His team either lit the scenes with very high output, hard sources, like T12 or T24 tungsten units. Or they used loads - and by loads I mean like 85 units - of lower output, RGB LED Creamsource Vortex 8s. These gave an even spread of RGB light and were also water resistant - which was very necessary for certain scenes with lots of water.
CAMERA MOVEMENT
The camera movement generally tracks the action of the choreography with slow, fluid, smooth movement.
The technical team pulled out almost every piece of gear they could to do this in a variety of different situations: from a drone, to a Spidercam, to a Technocrane. For example, this long take, top-down God’s eye view shot meant rigging a line with a Spidercam, that could move the camera precisely above the large set.
However, the two main tools that they used to move the camera for the fight sequences were a Steadicam and a dolly - with A-cam on dolly and B-cam on a Steadicam AR.
The AR allows operators to quickly change from high mode to low mode, while keeping the camera completely stabilised.
Shooting from a Steadicam meant that they could get smooth, flowing movement that followed the action, but which also allowed the operator to be flexible and adjust their movements to the movements of the actors.

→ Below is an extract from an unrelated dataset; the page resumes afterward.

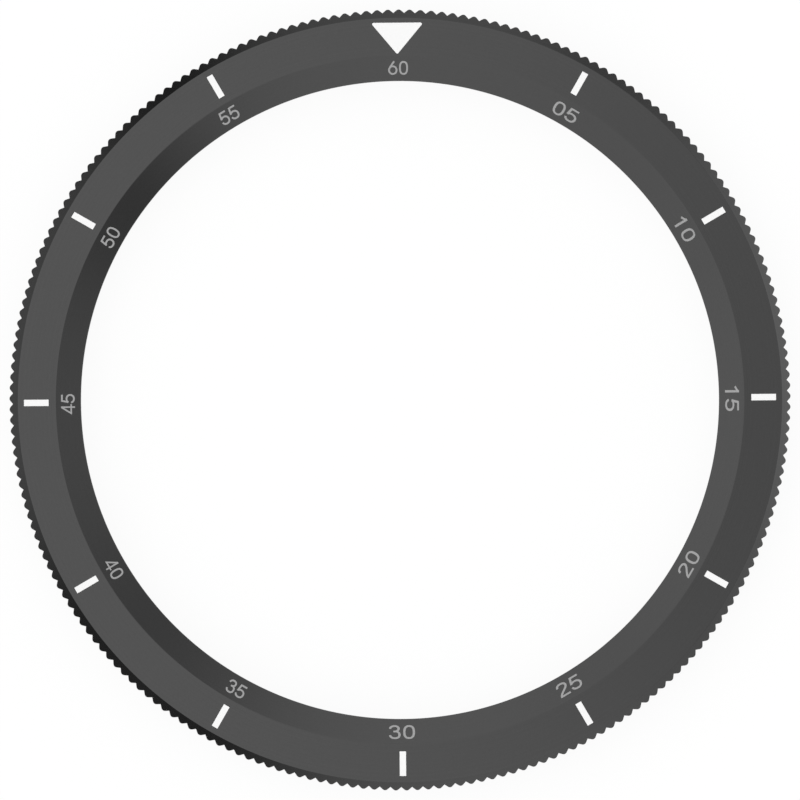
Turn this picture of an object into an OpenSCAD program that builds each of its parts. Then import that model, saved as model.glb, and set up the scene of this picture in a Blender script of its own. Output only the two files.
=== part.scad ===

Because the fight scenes were not easy on the actors, they didn’t want to have to do more takes than were necessary. Therefore, the whole movie was shot at quite a deep stop of T/4, which gave the focus puller a little bit of leeway for the difficult, fast moving action scenes.
Because of the speed of the scenes, the 1st AC also chose to often pull focus by judging distance by eye. Since it’s easier to pre-empt where the actors, and therefore the focus, needs to be when you are watching their movements as opposed to watching on the monitor.
CONCLUSION
John Wick 4 is a great example of how action and the world of the story can be made to feel more elevated due to the cinematic choices made by the filmmakers.
All three elements of wide shots, vibrant, colourful lighting and fluid movement combined to make the action scenes in John Wick feel like an entertaining, extravagant spectacle.